March is Women’s History Month, and Strand says the collection fits right into the theme of women’s empowerment. Many of her pieces, including “Past and Present,” “Silent Smile” and “The Tear,” symbolize the struggles and triumphs of women throughout history.
“The quilt in this show, with all its complex layering and patterning, is a symbol of the creation in general, specifically of women’s creative endeavors, which have often been silenced,” she said. “The eyes being separated from the mouths of these feminine icons is symbolic of this experience.”
Strand sourced many of the collection’s elements from the pre-1930s quilt section on Ebay, and says she was inspired by the idea that she could give new life to heirlooms family members no longer cherished.
“Their faded beauty inspired me to bring them out of the hidden cupboards and into the light,” she said. “My treatment of them was an intuitive response to each piece.”
Strand, who is an Episcopal chaplain and retired psychotherapist, currently lives in Selma, Ala., but lived in Oxford for many years prior. “Shattered Silk” is her fourth collection to be displayed at Southside Gallery.
She studied in Paris with abstract expressionist Elaine de Kooning, wife of 20th-century art icon Willem de Kooning. Strand attended the New York Studio School, and earned degrees in art, theology and psychology. She says her work reflects a combination of these three themes.
The process for creating each piece involved embracing the flaws the original quilts garnered over time and using elements from her own collage collection to highlight them.

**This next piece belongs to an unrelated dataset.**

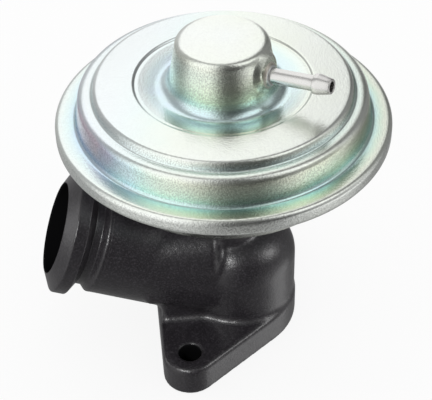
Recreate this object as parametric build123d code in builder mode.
"""Vacuum operated exhaust gas recirculation valve.

Units are millimetres. The origin is the centre of the bottom mounting face, on the axis
of the valve stem. +Z runs up the stem to the vacuum canister, and the inlet pipe points
to -X, rising as it leaves the body.
"""
import os
from math import cos, pi, radians, sin, sqrt, tan

from build123d import *

# ---------------------------------------------------------------- driving dimensions

# Bottom mounting flange, a lozenge round two bolt lugs
flange_thickness = 10.3
flange_margin = 0.4
bolt_circle_diameter = 66.4
bolt_hole_diameter = 7.0
lug_radius = 8.5
lug_angle = -114.8
flange_edge_radius = 1.6

# Stem, guide and seal
stem_diameter = 8.0
stem_running_clearance = 0.05
guide_wall = 3.0
guide_protrusion = 4.0
seal_pocket_depth = 7.2
seal_wall = 4.0
seal_height = 5.0
seal_cap_clearance = 0.3

# Seat and poppet
seat_bore_diameter = 24.0
seat_wall = 3.0
seat_height = 8.5
seat_cone_depth = 1.5
seat_gap = 0.07
poppet_overlap = 1.2
poppet_edge_height = 2.2
poppet_below_seat = 0.4
poppet_neck_height = 5.5
poppet_side_clearance = 0.8
rivet_diameter = 6.0
rivet_head_diameter = 9.0
rivet_head_height = 0.8
valve_lift = 6.0

# Inclined inlet pipe with a V-band lip; distances run along its axis from the stem axis
pipe_tilt = 20.9
pipe_above_seat = 0.46
pipe_bore_diameter = 28.0
pipe_wall = 3.6
pipe_length = 57.0
mouth_bore_length = 24.0
cast_way_step = 0.4
lip_rise = 2.3
lip_front_length = 2.8
lip_land_length = 3.8
lip_back_length = 2.6
groove_length = 2.4
groove_depth = 1.8
mouth_edge = 0.25
# Corner radii from the groove's first shoulder to the lip's front edge
lip_edge_radii = [1.0, 0.5, 0.8, 0.5, 0.6]

# Valve chamber: a column over the seat and an arched housing where the pipe joins it
chamber_wall = 4.9
chamber_roof_radius = 6.0
roof_thickness = 5.3
column_offset = 3.6
column_rise = 18.2
column_shoulder_radius = 12.0
arch_rise = 6.1
arch_setback = 0.4
arch_shoulder_radius = 12.0
arch_inner_end = -3.0
arch_end_radius = 2.5
arch_outer_end = -26.0
plinth_inset = 1.9
plinth_end = -21.8
plinth_height = 19.0
plinth_setback = 1.2
plinth_overlap = 1.0
column_foot_fillet = 1.5
selection_slack = 0.01

# Neck and its top flange, which carry the canister
neck_wall = 4.0
neck_foot_fillet = 0.8
neck_top_fillet = 2.0
neck_top_land = 0.1
head_thickness = 6.0
head_screw_circle = 30.0
screw_boss_wall = 3.1
screw_count = 3
screw_diameter = 5.0
screw_head_overhang = 1.7
screw_head_height = 2.4
screw_engagement = 5.0
screw_head_chamfer = 0.4
screw_hole_clearance = 0.2
screw_slot_width = 1.2
screw_slot_depth = 1.1
lock_washer_thickness = 0.6
clamp_ring_thickness = 1.2
clamp_ring_radius = 21.0

# Vacuum canister: stamped cover and pan, joined by a crimped rim
canister_height = 63.2
crimp_radius = 49.9
cover_sheet = 1.3
pan_sheet = 1.4
pan_wall_lean = 8.5
pan_corner_radius = 4.0
pan_flange_width = 3.2
pan_rim_bend_radius = 1.2
gasket_thickness = 1.0
gasket_lap = 2.0
crimp_return = 2.5
rim_clearance = 0.3
rim_width = 6.2
wall_lean = 1.2
wall_height = 8.6
shoulder_width = 3.8
step_lean = 1.0
step_height = 2.9
plateau_drop = 0.3
ledge_lean = 0.6
ledge_depth = 0.55
ledge_width = 1.0
trough_depth = 1.85
trough_width = 8.5
boss_foot_radius = 16.4
boss_lean = 2.9
boss_rise = 16.8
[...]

“The hanging quilts were preserved by painting into the fabric, inserting rag paper images into the flaws, adhering Chinese spirit paper and 20th century weavings or adding eye-like vintage or antique buttons,” she said. “I think that is why at this time in my life I was called to work with other not-so-preserved or wanted aging beauties. Not by stitching or sewing but as the painter and collage artist that I am.”